TASK INSTRUCTIONS
Search the material for the word "bodies" and copy each line that holds it.

SUPPLIED INFORMATION

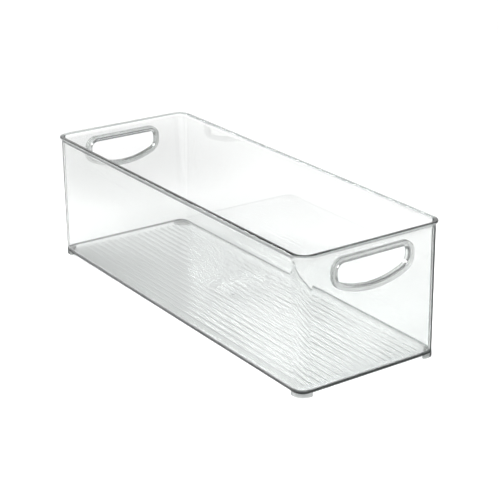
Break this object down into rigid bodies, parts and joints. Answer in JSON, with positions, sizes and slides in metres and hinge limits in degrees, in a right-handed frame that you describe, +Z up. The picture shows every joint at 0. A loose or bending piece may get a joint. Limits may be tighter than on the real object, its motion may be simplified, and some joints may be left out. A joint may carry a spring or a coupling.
{
  "type": "fridge bin",
  "caption": "Long clear plastic fridge bin with a flared rim, a ribbed floor, a gripped hand hole in each end wall and corner feet.",
  "frame": {"origin": "on the shelf under the middle of the bin, at the bottom of the feet", "axes": "+Z up, +Y along the length towards the rear end, +X across the width"},
  "size_m": [0.15, 0.41, 0.125],
  "materials": {
    "clear_tub": "clear, polished, faint green tint",
    "clear_grip": "clear soft plastic, smooth, slightly grey",
    "clear_foot": "cloudy clear soft plastic, satin"
  },
  "bodies": {
    "root": {"tub": "clear_tub", "front_handle_grip": "clear_grip", "rear_handle_grip": "clear_grip", "front_left_foot": "clear_foot", "front_right_foot": "clear_foot", "rear_left_foot": "clear_foot", "rear_right_foot": "clear_foot"}
  },
  "joints": []
}
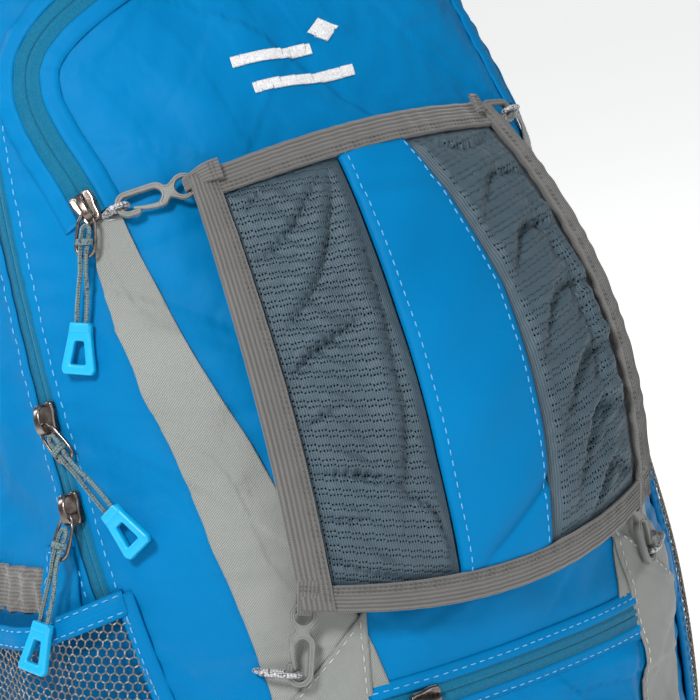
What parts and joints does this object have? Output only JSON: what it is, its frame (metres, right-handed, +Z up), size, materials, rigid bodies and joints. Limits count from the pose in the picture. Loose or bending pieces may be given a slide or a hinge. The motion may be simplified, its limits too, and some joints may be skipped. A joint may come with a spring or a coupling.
{
  "type": "daypack",
  "caption": "Soft hiking daypack with a front mesh holder on snap hooks, zipped compartments, net side pockets, padded shoulder straps and a hip belt.",
  "frame": {"origin": "on the floor under the middle of the base", "axes": "+Z up along the back, -Y is the front with the mesh holder, -X is the wearer's left"},
  "size_m": [0.3473, 0.2983, 0.4905],
  "materials": {
    "bag_fabric": "satin plain-weave nylon",
    "zip_tape": "woven tape with a nylon coil",
    "zip_metal": "gunmetal nickel plate",
    "pull_cord": "braided cord with black flecks",
    "pull_tab": "soft-touch moulded",
    "holder_mesh": "perforated knit",
    "elastic": "ribbed woven elastic",
    "hook_plastic": "moulded acetal",
    "loop_cord": "reflective braided cord",
    "side_net": "coarse open net",
    "pad_mesh": "spacer mesh",
    "webbing": "woven webbing",
    "buckle_plastic": "moulded, semi-gloss"
  },
  "bodies": {
    "bag": {"main_compartment": "bag_fabric", "front_compartment": "bag_fabric", "lower_front_pocket": "bag_fabric", "main_zip_chain": "zip_tape", "front_zip_chain": "zip_tape", "lower_zip_chain": "zip_tape", "holder_panel": "holder_mesh", "holder_binding": "elastic", "cord_loop_upper_left": "loop_cord", "cord_loop_upper_right": "loop_cord", "cord_loop_lower_left": "loop_cord", "cord_loop_lower_right": "loop_cord", "side_pocket_left": "side_net", "side_pocket_right": "side_net", "side_strap_left": "elastic", "side_strap_right": "elastic", "back_pad_left": "pad_mesh", "back_pad_right": "pad_mesh", "lumbar_pad": "pad_mesh"},
    "main_upper_slider": {"main_upper_slider": "zip_metal"},
    "main_upper_pull": {"main_upper_pull_ring": "zip_metal", "main_upper_pull_cord": "pull_cord", "main_upper_pull_tab": "pull_tab"},
    "main_lower_slider": {"main_lower_slider": "zip_metal"},
    "main_lower_pull": {"main_lower_pull_ring": "zip_metal", "main_lower_pull_cord": "pull_cord", "main_lower_pull_tab": "pull_tab"},
    "front_slider": {"front_slider": "zip_metal"},
    "front_pull": {"front_pull_ring": "zip_metal", "front_pull_cord": "pull_cord", "front_pull_tab": "pull_tab"},
    "lower_slider": {"lower_slider": "zip_metal"},
    "lower_pull": {"lower_pull_ring": "zip_metal", "lower_pull_cord": "pull_cord", "lower_pull_tab": "pull_tab"},
    "upper_left_hook": {"upper_left_snap_hook": "hook_plastic"},
    "upper_left_gate": {"upper_left_hook_gate": "hook_plastic"},
    "upper_right_hook": {"upper_right_snap_hook": "hook_plastic"},
    "upper_right_gate": {"upper_right_hook_gate": "hook_plastic"},
    "lower_left_hook": {"lower_left_snap_hook": "hook_plastic"},
    "lower_left_gate": {"lower_left_hook_gate": "hook_plastic"},
    "lower_right_hook": {"lower_right_snap_hook": "hook_plastic"},
    "lower_right_gate": {"lower_right_hook_gate": "hook_plastic"},
    "haul_loop": {"haul_loop": "webbing"},
    "shoulder_left": {"shoulder_pad_left": "pad_mesh", "shoulder_webbing_left": "webbing", "ladder_lock_left": "buckle_plastic"},
    "sternum_rail_left": {"sternum_adjuster_left": "buckle_plastic"},
    "sternum_strap_left": {"sternum_webbing_left": "webbing", "sternum_buckle_female": "buckle_plastic"},
    "shoulder_right": {"shoulder_pad_right": "pad_mesh", "shoulder_webbing_right": "webbing", "ladder_lock_right": "buckle_plastic"},
    "sternum_rail_right": {"sternum_adjuster_right": "buckle_plastic"},
    "sternum_strap_right": {"sternum_webbing_right": "webbing", "sternum_buckle_male": "buckle_plastic"},
    "hip_belt_left": {"hip_webbing_left": "webbing", "hip_buckle_female": "buckle_plastic"},
    "hip_belt_right": {"hip_webbing_right": "webbing", "hip_buckle_male": "buckle_plastic"}
  },
  "joints": [
    {"name": "main_upper_slider_travel", "type": "slide", "parent": "bag", "child": "main_upper_slider", "axis": [0.076, 0.2198, 0.9726], "range_m": [0, 0.034]},
    {"name": "main_upper_pull_swing", "type": "hinge", "parent": "main_upper_slider", "child": "main_upper_pull", "pos_m": [-0.14656, -0.05318, 0.24936], "axis": [-0.4012, 0.7149, -0.5727], "range_deg": [0, 110]},
    {"name": "main_lower_slider_travel", "type": "slide", "parent": "bag", "child": "main_lower_slider", "axis": [0.0514, 0.2201, 0.9741], "range_m": [-0.012, 0]},
    {"name": "main_lower_pull_swing", "type": "hinge", "parent": "main_lower_slider", "child": "main_lower_pull", "pos_m": [-0.14848, -0.06177, 0.21221], "axis": [-0.2144, 0.9359, 0.2796], "range_deg": [0, 110]},
    {"name": "front_slider_travel", "type": "slide", "parent": "bag", "child": "front_slider", "axis": [-0.072, 0.4987, 0.8638], "range_m": [0, 0.026]},
    {"name": "front_pull_swing", "type": "hinge", "parent": "front_slider", "child": "front_pull", "pos_m": [-0.11739, -0.07289, 0.33205], "axis": [-0.5373, 0.8214, 0.1914], "range_deg": [0, 110]},
    {"name": "lower_slider_travel", "type": "hinge", "parent": "bag", "child": "lower_slider", "pos_m": [0, 0.128, 0.112], "axis": [0, 0, 1], "range_deg": [0, 26]},
    {"name": "lower_pull_swing", "type": "hinge", "parent": "lower_slider", "child": "lower_pull", "pos_m": [-0.05418, -0.15039, 0.11176], "axis": [-0.4127, 0.1287, 0.9017], "range_deg": [0, 110]},
    {"name": "upper_left_hook_swivel", "type": "hinge", "parent": "bag", "child": "upper_left_hook", "pos_m": [-0.08229, -0.09302, 0.33475], "axis": [-0.4866, -0.792, 0.3687], "range_deg": [-3, 3]},
    {"name": "upper_left_gate", "type": "hinge", "parent": "upper_left_hook", "child": "upper_left_gate", "pos_m": [-0.09194, -0.0895, 0.32959], "axis": [0.4866, 0.792, -0.3687], "range_deg": [0, 18], "stiffness_Nm_per_rad": 0.02},
    {"name": "upper_right_hook_swivel", "type": "hinge", "parent": "bag", "child": "upper_right_hook", "pos_m": [0.069, -0.09786, 0.33501], "axis": [0.381, -0.8356, 0.3957], "range_deg": [-3, 3]},
    {"name": "upper_right_gate", "type": "hinge", "parent": "upper_right_hook", "child": "upper_right_gate", "pos_m": [0.07903, -0.09575, 0.3298], "axis": [0.381, -0.8356, 0.3957], "range_deg": [0, 18], "stiffness_Nm_per_rad": 0.02},
    {"name": "lower_left_hook_swivel", "type": "hinge", "parent": "bag", "child": "lower_left_hook", "pos_m": [-0.0923, -0.13345, 0.15897], "axis": [-0.5032, -0.8641, 0.0123], "range_deg": [-3, 3]},
    {"name": "lower_left_gate", "type": "hinge", "parent": "lower_left_hook", "child": "lower_left_gate", "pos_m": [-0.09822, -0.13013, 0.1497], "axis": [-0.5032, -0.8641, 0.0123], "range_deg": [0, 18], "stiffness_Nm_per_rad": 0.02},
    {"name": "lower_right_hook_swivel", "type": "hinge", "parent": "bag", "child": "lower_right_hook", "pos_m": [0.08244, -0.13838, 0.15898], "axis": [0.4288, -0.9034, 0.0069], "range_deg": [-3, 3]},
    {"name": "lower_right_gate", "type": "hinge", "parent": "lower_right_hook", "child": "lower_right_gate", "pos_m": [0.08854, -0.13555, 0.14965], "axis": [-0.4288, 0.9034, -0.0069], "range_deg": [0, 18], "stiffness_Nm_per_rad": 0.02},
    {"name": "haul_loop_swing", "type": "hinge", "parent": "bag", "child": "haul_loop", "pos_m": [0, 0.052, 0.454], "axis": [1, 0, 0], "range_deg": [-12, 30], "stiffness_Nm_per_rad": 0.05},
    {"name": "shoulder_swing_left", "type": "hinge", "parent": "bag", "child": "shoulder_left", "pos_m": [-0.046, 0.06, 0.428], "axis": [0.1304, -0.0157, 0.9913], "range_deg": [-10, 14], "stiffness_Nm_per_rad": 0.6},
    {"name": "sternum_height_left", "type": "slide", "parent": "shoulder_left", "child": "sternum_rail_left", "axis": [0.11, 0, 0.9939], "range_m": [-0.03, 0.03]},
    {"name": "sternum_swing_left", "type": "hinge", "parent": "sternum_rail_left", "child": "sternum_strap_left", "pos_m": [-0.0365, 0.1315, 0.286], "axis": [0, -1, 0], "range_deg": [0, 22]},
    {"name": "shoulder_swing_right", "type": "hinge", "parent": "bag", "child": "shoulder_right", "pos_m": [0.046, 0.06, 0.428], "axis": [0.1304, 0.0157, -0.9913], "range_deg": [-10, 14], "stiffness_Nm_per_rad": 0.6},
    {"name": "sternum_height_right", "type": "slide", "parent": "shoulder_right", "child": "sternum_rail_right", "axis": [-0.11, 0, 0.9939], "range_m": [-0.03, 0.03]},
    {"name": "sternum_swing_right", "type": "hinge", "parent": "sternum_rail_right", "child": "sternum_strap_right", "pos_m": [0.0365, 0.1315, 0.286], "axis": [0, 1, 0], "range_deg": [0, 22]},
    {"name": "hip_belt_lift_left", "type": "hinge", "parent": "bag", "child": "hip_belt_left", "pos_m": [-0.14, 0.054, 0.024], "axis": [1, 0, 0], "range_deg": [0, 22]},
    {"name": "hip_belt_lift_right", "type": "hinge", "parent": "bag", "child": "hip_belt_right", "pos_m": [0.14, 0.054, 0.024], "axis": [1, 0, 0], "range_deg": [0, 22]}
  ],
  "couplings": [
    {"joint": "hip_belt_lift_right", "follows": "hip_belt_lift_left", "ratio": 1}
  ]
}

OUTPUT FOR THIS EXERCISE
Break this object down into rigid bodies, parts and joints. Answer in JSON, with positions, sizes and slides in metres and hinge limits in degrees, in a right-handed frame that you describe, +Z up. The picture shows every joint at 0. A loose or bending piece may get a joint. Limits may be tighter than on the real object, its motion may be simplified, and some joints may be left out. A joint may carry a spring or a coupling.
  "bodies": {
What parts and joints does this object have? Output only JSON: what it is, its frame (metres, right-handed, +Z up), size, materials, rigid bodies and joints. Limits count from the pose in the picture. Loose or bending pieces may be given a slide or a hinge. The motion may be simplified, its limits too, and some joints may be skipped. A joint may come with a spring or a coupling.
  "bodies": {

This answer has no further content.